While we're at it, we may as well give credit to the original defector, Jim Jeffords, even if he wasn't exactly an "establishment" type at the time. Some others worth adding: George Will (can't believe I left him off the original list) Bruce Bartlett, David Kuo, Andrew Sullivan, Gen. Abizaid, John Dean, Alan Greenspan, Paul Kagan, Matthew Dowd. I would also consider adding Pat Buchanan, Joe Scarborough, and Tucker Carlson. Admittedly, some of these were never necessarily establishment Republicans, but they show the broad spectrum of conservatives, libertarians, and "moderate Republicans" who have suddenly found themselves abandoned by the Republican Party. I would love any additions to this list.

Ultimately, one has to wonder just how many prominent defectors it will take before the remaining Republicans get out of their denial and: 1. stop claiming that the defectors are just "wimps" or "RINOs"; and 2. realize that they've changed the character of the Republican Party from a collection of various types of conservatives and constitutionalists to a group that exists for the sole purpose of expanding the power of the federal government. The good news is that if the remaining establishment doesn't wake up to these facts, a continuing stream of defections will cause the Party to collapse and a new major party to arise from the ashes, much as the Republican Party rose from the ashes of the Whigs.
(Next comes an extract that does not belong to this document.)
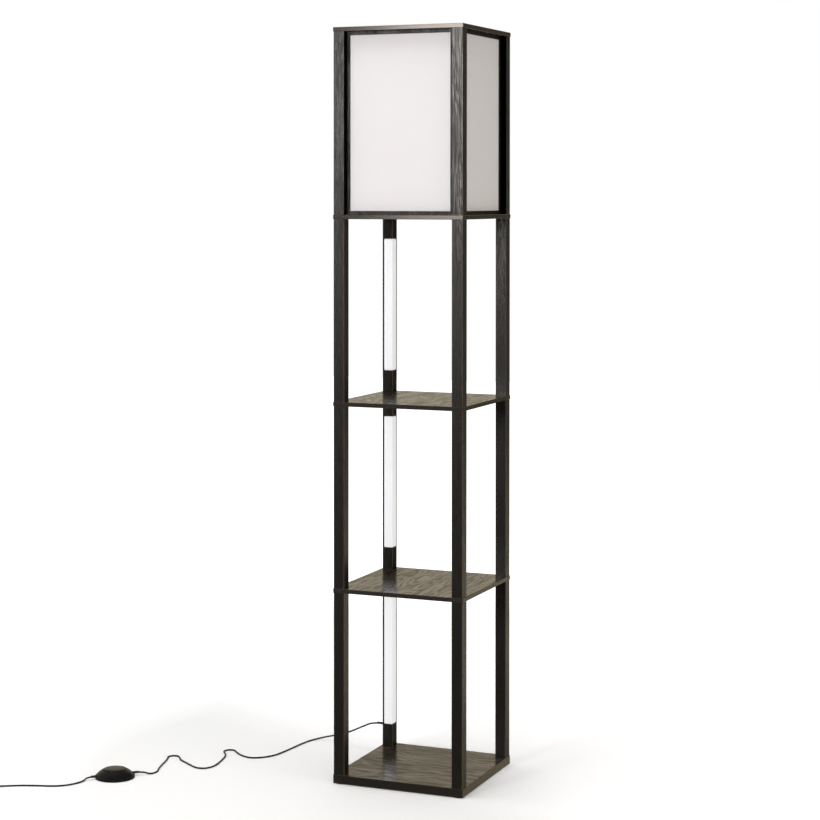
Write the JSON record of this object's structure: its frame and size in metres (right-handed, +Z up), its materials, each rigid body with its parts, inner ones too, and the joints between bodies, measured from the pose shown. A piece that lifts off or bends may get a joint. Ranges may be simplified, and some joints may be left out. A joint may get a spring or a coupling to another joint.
{
  "type": "shelf floor lamp",
  "caption": "Tall square floor lamp with open shelf tiers under a box shade, light bars in one row of posts, and a cord with a foot switch and plug.",
  "frame": {"origin": "centre of the base at floor level, under the felt pads", "axes": "+Z up, +Y to the rear where the cord leaves beside, +X to the lamp's right seen from the front"},
  "size_m": [0.9594, 0.7386, 1.5835],
  "materials": {
    "wood_foil": "satin",
    "shade_cloth": "matte",
    "white_cover": "satin",
    "light_strip": "satin",
    "holder_metal": "satin",
    "socket_plastic": "gloss",
    "bulb_white": "frosted",
    "bulb_metal": "bright",
    "brass": "bright",
    "steel": "bright",
    "felt": "matte",
    "cord_black": "satin",
    "switch_black": "gloss",
    "switch_inner": "matte",
    "foot_rubber": "matte",
    "plug_black": "satin"
  },
  "bodies": {
    "lamp": {"base_board": "wood_foil", "lower_shelf": "wood_foil", "middle_shelf": "wood_foil", "shade_floor_board": "wood_foil", "top_frame": "wood_foil", "bottom_post_front_left": "wood_foil", "bottom_post_front_right": "wood_foil", "bottom_post_rear_right": "wood_foil", "bottom_light_post": "wood_foil", "bottom_light_diffuser": "white_cover", "bottom_light_strip": "light_strip", "lower_post_front_left": "wood_foil", "lower_post_front_right": "wood_foil", "lower_post_rear_right": "wood_foil", "lower_light_post": "wood_foil", "lower_light_diffuser": "white_cover", "lower_light_strip": "light_strip", "upper_post_front_left": "wood_foil", "upper_post_front_right": "wood_foil", "upper_post_rear_right": "wood_foil", "upper_light_post": "wood_foil", "upper_light_diffuser": "white_cover", "upper_light_strip": "light_strip", "shade_post_front_left": "wood_foil", "shade_post_front_right": "wood_foil", "shade_post_rear_right": "wood_foil", "shade_post_rear_left": "wood_foil", "shade_frame_front": "wood_foil", "shade_panel_front": "shade_cloth", "shade_frame_right": "wood_foil", "shade_panel_right": "shade_cloth", "shade_frame_rear": "wood_foil", "shade_panel_rear": "shade_cloth", "shade_frame_left": "wood_foil", "shade_panel_left": "shade_cloth", "post_inserts": "brass", "shelf_studs": "steel", "board_bolts": "steel", "foot_pads": "felt", "holder_cup": "holder_metal", "holder_screws": "steel", "bulb_socket": "socket_plastic", "bulb_cap": "bulb_metal", "bulb_globe": "bulb_white", "inner_cable": "cord_black", "cord_bushing": "cord_black", "switch_base": "switch_inner", "switch_cover": "switch_black", "switch_block": "switch_inner", "switch_spring": "steel", "switch_screws": "steel", "switch_feet": "foot_rubber", "switch_bushings": "cord_black", "cord_to_switch": "cord_black", "cord_from_switch": "cord_black", "cord_coil": "cord_black", "coil_tie": "cord_black", "plug_body": "plug_black", "plug_blades": "brass"},
    "button": {"switch_button": "switch_black"}
  },
  "joints": [
    {"name": "button_press", "type": "slide", "parent": "lamp", "child": "button", "axis": [0, 0, -1], "range_m": [0, 0.003], "stiffness_N_per_m": 1500, "springref_m": -0.001, "deforming": ["switch_spring"]}
  ]
}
Monday, September 24, 2007

A better approach to global warming?

It occurs that perhaps libertarians and free market conservatives have taken the wrong approach to global warming. It seems libertarians and conservatives have decided that opposition to government environmental intervention requires a belief that global warming is a myth.
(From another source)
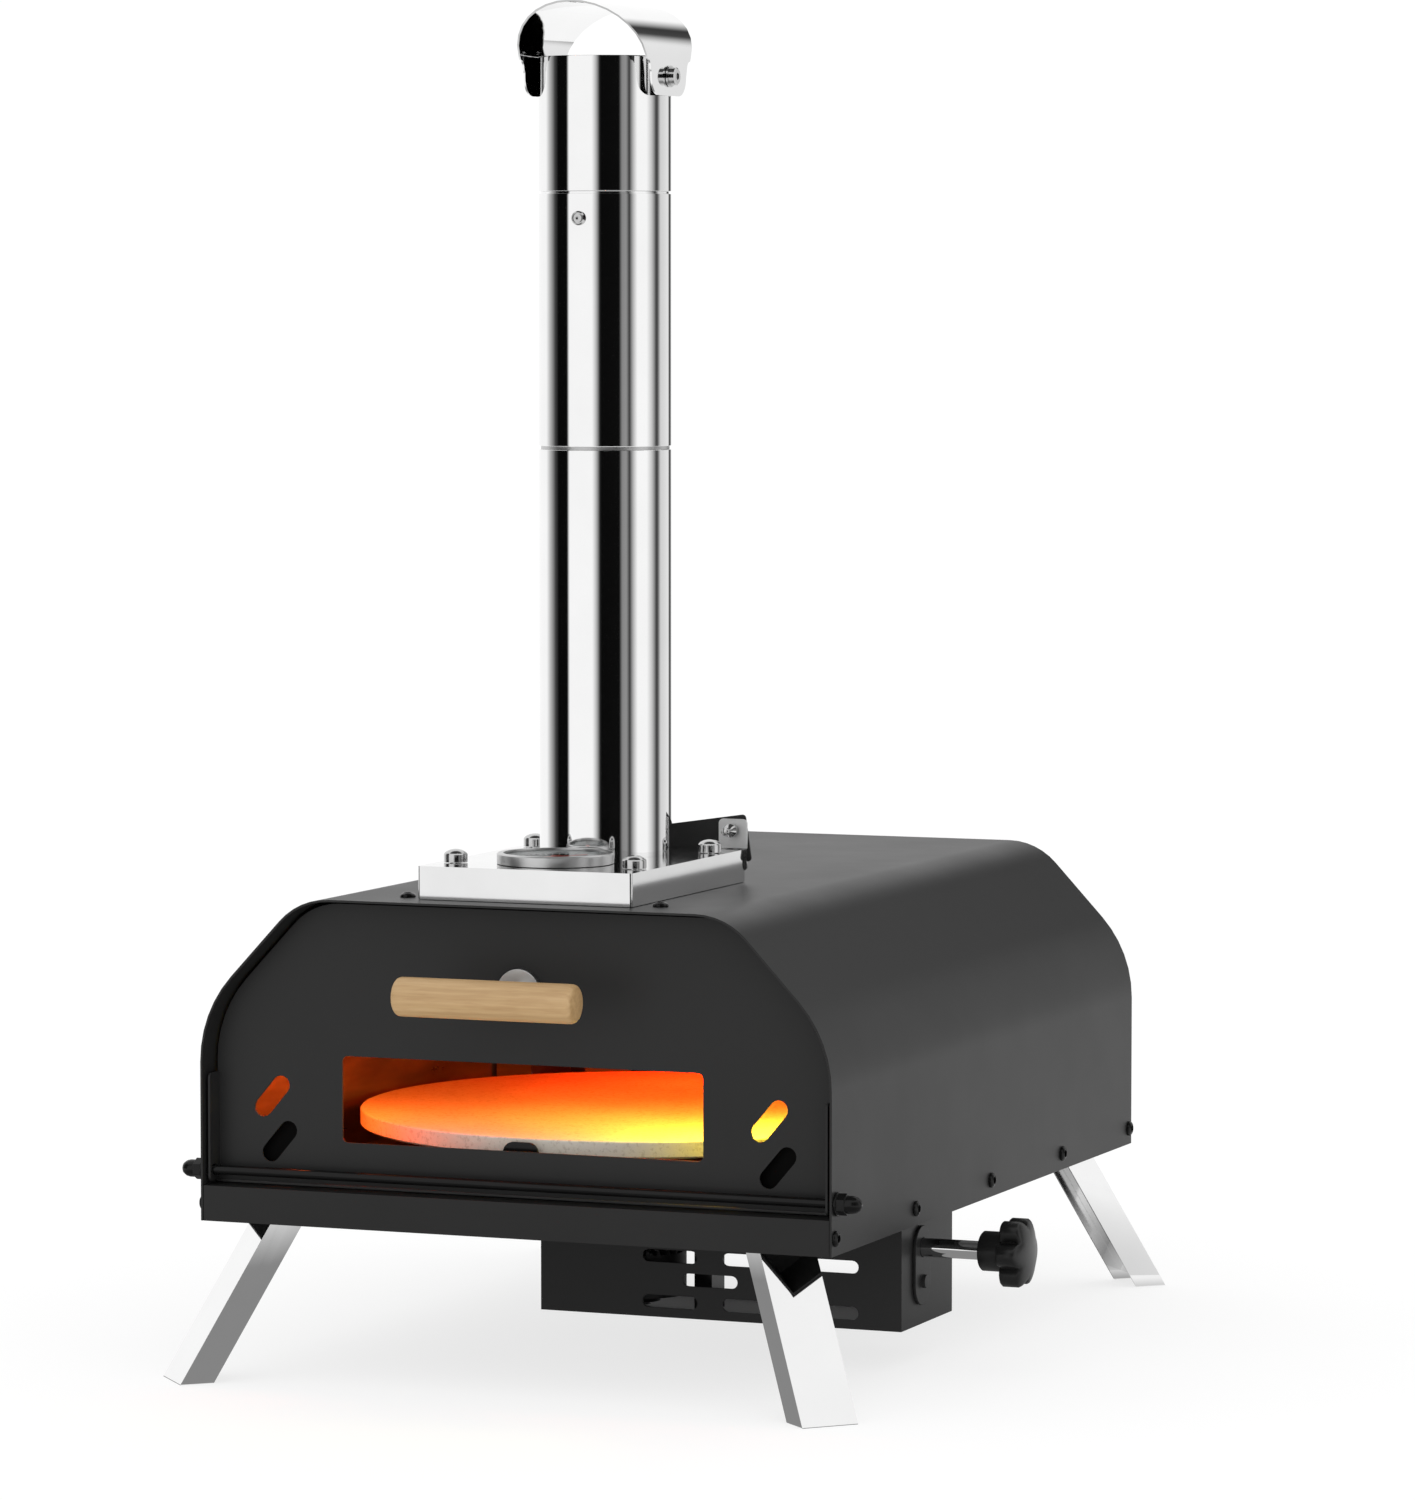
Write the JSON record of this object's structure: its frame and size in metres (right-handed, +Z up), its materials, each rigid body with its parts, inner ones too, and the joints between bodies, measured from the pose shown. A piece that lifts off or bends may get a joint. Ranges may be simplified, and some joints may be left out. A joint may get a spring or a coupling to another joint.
{
  "type": "wood fired pizza oven",
  "caption": "Portable wood fired pizza oven with folding legs, drop-down window door, tall chimney with rain cap and a stone turned by a side knob.",
  "frame": {"origin": "centre of the whole object's footprint, on the ground under the feet", "axes": "+Z up; the door faces -Y; the turning knob is on the +X side"},
  "size_m": [0.414, 0.5458, 0.7132],
  "materials": {
    "black_paint": "satin heat-resistant powder coat",
    "polished_stainless": "mirror-polished stainless steel",
    "steel": "plain stainless steel, lightly brushed",
    "sooty_steel": "steel darkened by heat and soot",
    "cast_iron": "raw casting",
    "handle_wood": "turned hardwood, oiled",
    "black_oxide": "black oxide",
    "dial_face": "matte dial with plain ticks",
    "needle_red": "matte",
    "clear_glass": "clear",
    "cordierite": "fired cordierite ceramic, opaque, matte and slightly porous",
    "knob_plastic": "moulded black plastic"
  },
  "bodies": {
    "oven": {"outer_shell": "black_paint", "base_pan": "black_paint", "hearth_plate": "steel", "fire_liner": "sooty_steel", "front_frame": "black_paint", "back_panel": "black_paint", "flame_baffle": "sooty_steel", "chimney_plinth": "polished_stainless", "plinth_screw_front_left": "steel", "plinth_screw_front_right": "steel", "plinth_screw_rear_left": "steel", "plinth_screw_rear_right": "steel", "flap_pin": "steel", "pipe_lower": "polished_stainless", "pipe_upper": "polished_stainless", "pipe_coupler": "steel", "pipe_top": "polished_stainless", "pipe_rivet": "steel", "cap_bolt_left": "steel", "cap_bolt_right": "steel", "gauge_case": "polished_stainless", "gauge_dial": "dial_face", "gauge_glass": "clear_glass", "door_catch": "black_oxide", "hinge_rod": "black_oxide", "cap_nut_left": "black_oxide", "cap_nut_right": "black_oxide", "leg_bracket_front_left": "black_oxide", "leg_pin_front_left": "steel", "leg_bracket_front_right": "black_oxide", "leg_pin_front_right": "steel", "leg_bracket_rear_left": "black_oxide", "leg_pin_rear_left": "steel", "leg_bracket_rear_right": "black_oxide", "leg_pin_rear_right": "steel", "gear_housing": "black_paint", "bearing_plate": "black_oxide", "inner_bearing": "black_oxide", "spindle_bush": "steel"},
    "door": {"door_panel": "black_paint", "handle_disc": "polished_stainless", "handle_post": "steel", "wood_handle": "handle_wood"},
    "turntable": {"crown_wheel": "cast_iron", "turntable_spindle": "steel", "stone_carrier": "steel", "pizza_stone": "cordierite"},
    "drive": {"drive_shaft": "polished_stainless", "drive_pinion": "cast_iron", "star_knob": "knob_plastic"},
    "cap": {"rain_cap": "polished_stainless"},
    "needle": {"gauge_needle": "needle_red"},
    "flap": {"draught_flap": "black_paint"},
    "fuel_drawer": {"fuel_tray": "black_paint", "fuel_grate": "cast_iron", "tray_knob": "handle_wood"},
    "front_left_leg": {"leg_front_left": "polished_stainless"},
    "front_right_leg": {"leg_front_right": "polished_stainless"},
    "rear_left_leg": {"leg_rear_left": "polished_stainless"},
    "rear_right_leg": {"leg_rear_right": "polished_stainless"}
  },
  "joints": [
    {"name": "door_hinge", "type": "hinge", "parent": "oven", "child": "door", "pos_m": [-0.01367, -0.22677, 0.1077], "axis": [1, 0, 0], "range_deg": [0, 100]},
    {"name": "stone_spin", "type": "hinge", "parent": "oven", "child": "turntable", "pos_m": [-0.01367, -0.05877, 0.0815], "axis": [0, 0, 1], "continuous": true},
    {"name": "knob_spin", "type": "hinge", "parent": "oven", "child": "drive", "pos_m": [-0.01367, -0.05877, 0.0622], "axis": [1, 0, 0], "continuous": true},
    {"name": "cap_tilt", "type": "hinge", "parent": "oven", "child": "cap", "pos_m": [-0.01367, -0.10777, 0.6747], "axis": [1, 0, 0], "range_deg": [-25, 25]},
    {"name": "needle_turn", "type": "hinge", "parent": "oven", "child": "needle", "pos_m": [-0.01367, -0.17457, 0.2715], "axis": [0, 0, 1], "range_deg": [-107, 163]},
    {"name": "flap_swing", "type": "hinge", "parent": "oven", "child": "flap", "pos_m": [0.03934, -0.05847, 0.2789], "axis": [0, 1, 0], "range_deg": [0, 25]},
    {"name": "drawer_slide", "type": "slide", "parent": "oven", "child": "fuel_drawer", "axis": [0, 1, 0], "range_m": [0, 0.085]},
    {"name": "front_left_leg_fold", "type": "hinge", "parent": "oven", "child": "front_left_leg", "pos_m": [-0.15377, -0.21426, 0.0855], "axis": [0.682, -0.7314, 0], "range_deg": [0, 121]},
    {"name": "front_right_leg_fold", "type": "hinge", "parent": "oven", "child": "front_right_leg", "pos_m": [0.12644, -0.21426, 0.0855], "axis": [0.682, 0.7314, 0], "range_deg": [0, 121]},
    {"name": "rear_left_leg_fold", "type": "hinge", "parent": "oven", "child": "rear_left_leg", "pos_m": [-0.15377, 0.22172, 0.0855], "axis": [-0.682, -0.7314, 0], "range_deg": [0, 121]},
    {"name": "rear_right_leg_fold", "type": "hinge", "parent": "oven", "child": "rear_right_leg", "pos_m": [0.12644, 0.22172, 0.0855], "axis": [-0.682, 0.7314, 0], "range_deg": [0, 121]}
  ],
  "couplings": [
    {"joint": "knob_spin", "follows": "stone_spin", "ratio": 2.4}
  ]
}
The problem with this, of course, is that it requires people who are essentially focused on economics and classical liberal political thought to debate on issues of natural science. This is turf that most libertarians are ill-suited to fight on. It may be that there is legitimate debate within the scientific community as to whether global warming is real; however, this debate is one best left to the professionals whose job it is to debate it. The fact is that, to the extent libertarians wish to engage "Progressives" (many of whom, by the way, are no better educated on the topic than the average libertarian) on issues of whether global warming is real, that debate can only result in a battle of statistics. This battle of statistics is not one that libertarians can win, if only because "Progressives" have more scientists to cite, and, frankly, have more invested in the debate. In fact, arguing with a Progressive about the existence of global warming is similar to arguing with a member of the religious right about whether the Bible prohibits homosexuality - whether you're right or not, they just know more statistics about the topic than you. This is especially true when you consider that statistics can often be used to prove or disprove just about anything (my all-time favorite example being the correlation between the rate of crime in Central Park and ice cream cone sales in Central Park).
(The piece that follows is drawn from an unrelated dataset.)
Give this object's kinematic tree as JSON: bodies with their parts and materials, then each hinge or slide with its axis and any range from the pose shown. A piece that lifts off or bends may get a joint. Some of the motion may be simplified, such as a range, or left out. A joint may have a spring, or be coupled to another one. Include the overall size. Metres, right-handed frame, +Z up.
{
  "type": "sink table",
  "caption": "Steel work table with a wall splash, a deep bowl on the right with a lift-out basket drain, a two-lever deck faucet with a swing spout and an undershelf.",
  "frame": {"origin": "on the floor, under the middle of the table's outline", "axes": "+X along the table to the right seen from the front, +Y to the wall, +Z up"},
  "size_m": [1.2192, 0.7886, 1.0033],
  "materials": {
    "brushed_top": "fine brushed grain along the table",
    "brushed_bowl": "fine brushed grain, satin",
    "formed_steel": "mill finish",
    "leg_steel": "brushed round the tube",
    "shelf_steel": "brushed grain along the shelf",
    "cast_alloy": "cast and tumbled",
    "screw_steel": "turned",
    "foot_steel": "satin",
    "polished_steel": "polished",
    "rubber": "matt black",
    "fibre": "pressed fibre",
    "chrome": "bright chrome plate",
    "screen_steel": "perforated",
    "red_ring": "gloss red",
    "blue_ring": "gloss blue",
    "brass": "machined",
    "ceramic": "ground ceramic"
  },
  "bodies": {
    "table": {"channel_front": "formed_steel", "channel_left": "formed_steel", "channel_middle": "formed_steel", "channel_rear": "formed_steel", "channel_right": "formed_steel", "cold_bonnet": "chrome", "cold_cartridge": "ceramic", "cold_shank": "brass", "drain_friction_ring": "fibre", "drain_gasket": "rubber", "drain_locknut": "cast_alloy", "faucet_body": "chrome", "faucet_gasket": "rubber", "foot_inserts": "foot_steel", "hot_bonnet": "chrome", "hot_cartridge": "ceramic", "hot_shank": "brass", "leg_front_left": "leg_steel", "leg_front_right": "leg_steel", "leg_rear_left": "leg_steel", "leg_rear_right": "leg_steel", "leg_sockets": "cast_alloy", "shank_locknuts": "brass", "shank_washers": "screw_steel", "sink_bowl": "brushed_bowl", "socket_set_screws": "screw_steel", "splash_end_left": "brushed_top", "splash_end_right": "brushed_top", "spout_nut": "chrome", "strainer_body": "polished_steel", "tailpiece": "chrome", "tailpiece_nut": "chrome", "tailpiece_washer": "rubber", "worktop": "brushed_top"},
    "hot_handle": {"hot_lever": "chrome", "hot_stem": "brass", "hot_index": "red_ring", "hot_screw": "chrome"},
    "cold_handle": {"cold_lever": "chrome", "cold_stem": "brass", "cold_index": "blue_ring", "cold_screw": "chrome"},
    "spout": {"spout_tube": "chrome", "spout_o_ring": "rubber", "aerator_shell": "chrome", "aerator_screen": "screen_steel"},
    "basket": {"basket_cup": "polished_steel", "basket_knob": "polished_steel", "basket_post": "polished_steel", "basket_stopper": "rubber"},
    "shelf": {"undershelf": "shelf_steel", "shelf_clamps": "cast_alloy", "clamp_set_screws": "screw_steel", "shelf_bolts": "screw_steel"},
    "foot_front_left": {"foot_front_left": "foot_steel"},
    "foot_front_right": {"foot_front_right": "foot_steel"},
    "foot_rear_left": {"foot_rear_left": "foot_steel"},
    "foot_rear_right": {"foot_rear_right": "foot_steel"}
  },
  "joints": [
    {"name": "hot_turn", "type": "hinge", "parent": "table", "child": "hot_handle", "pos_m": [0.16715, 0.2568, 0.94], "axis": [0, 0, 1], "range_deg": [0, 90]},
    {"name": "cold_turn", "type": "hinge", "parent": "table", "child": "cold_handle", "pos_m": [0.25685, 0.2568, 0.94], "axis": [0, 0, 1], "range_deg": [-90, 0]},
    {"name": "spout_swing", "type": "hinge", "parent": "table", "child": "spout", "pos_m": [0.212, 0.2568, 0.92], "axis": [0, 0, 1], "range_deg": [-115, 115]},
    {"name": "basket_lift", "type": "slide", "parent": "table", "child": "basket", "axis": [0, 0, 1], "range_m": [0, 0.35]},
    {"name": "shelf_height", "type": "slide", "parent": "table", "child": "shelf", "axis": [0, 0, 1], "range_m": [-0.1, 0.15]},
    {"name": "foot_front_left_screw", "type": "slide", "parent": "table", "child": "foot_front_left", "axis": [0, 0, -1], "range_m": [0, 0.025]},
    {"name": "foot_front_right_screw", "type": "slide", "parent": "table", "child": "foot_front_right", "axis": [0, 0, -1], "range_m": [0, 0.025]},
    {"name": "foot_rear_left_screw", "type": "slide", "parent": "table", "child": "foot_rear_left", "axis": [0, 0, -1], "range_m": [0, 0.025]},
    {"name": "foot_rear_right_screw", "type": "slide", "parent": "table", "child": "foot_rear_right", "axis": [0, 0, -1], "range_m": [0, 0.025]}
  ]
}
Now, this is not to say that libertarians should completely abandon the global warming debate - quite the opposite, in fact. The fact is that while scientists have (and even deserve) more respect on things like climate models, global temperatures, etc., they aren't particularly well-trained in the disciplines of economics, policy, and law (similarly, your average fundamentalist preacher deserves more respect on issues of what the Bible says or doesn't say, but is completely out of his element when discussing the civil law and economics) . These disciplines, of course, are areas that libertarians know quite well, but others do not (see the now-infamous Civic Literacy Test for proof; I got a 58 out of 60, by the way). Indeed, rather than get bogged down in debating the science of global warming, libertarians can use the global warming debate as an opportunity to advance understanding of how and why free markets work. Specifically, libertarians would be best served to be officially agnostic on the issue of global warming, while explaining why free markets are better suited to solve the problem - if it is real - than big government and international treaties. Perhaps we could even demonstrate how, to the extent global warming is real, it is the result of (or at least exacerbated by) excessive government interventionism.

For instance, most of the world's most polluted cities, according to a recent report by an environmental group, are in states that until very recently (if at all) had very little respect for private property rights. We might also try to explain how stricter environmental controls in technologically advanced nations will only push manufacturing even further to nations with not only no environmental controls, but also far less pollution-reducing technology. We might also explain how minimum wage laws and labor unions exacerbate the problem by further pushing manufacturing jobs to countries with less ability to control carbon emissions. Better still, we should demonstrate how private industry will be far more likely to come up with solutions to environmental problems than will the government and how government's "occupying the field" in this respect actually discourages innovative solutions. Importantly, when government makes environmental policy, it does so in ways that must have a negative effect on the rest of their economy; but when private industry is allowed to create ecological innovation, the effect on the rest of the economy is entirely positive - more, higher paying jobs, and ultimately, production of eco-friendly energy that is cheaper than our current energy supply. Finally, if global warming is real, then consumers will have a high demand for eco-friendly products (see, e.g., the huge demand for hybrid cars); high demand for a product is the best incentive for private entrepreneurs to search for ways of creating that product.

Indeed, one could only imagine how far along the world would be on a technological solution if so many government-funded scientists weren't being paid to conduct additional studies to reinforce the belief in global warming, but were instead funded by private industry seeking to find ways of profiting on ecologically friendly technology.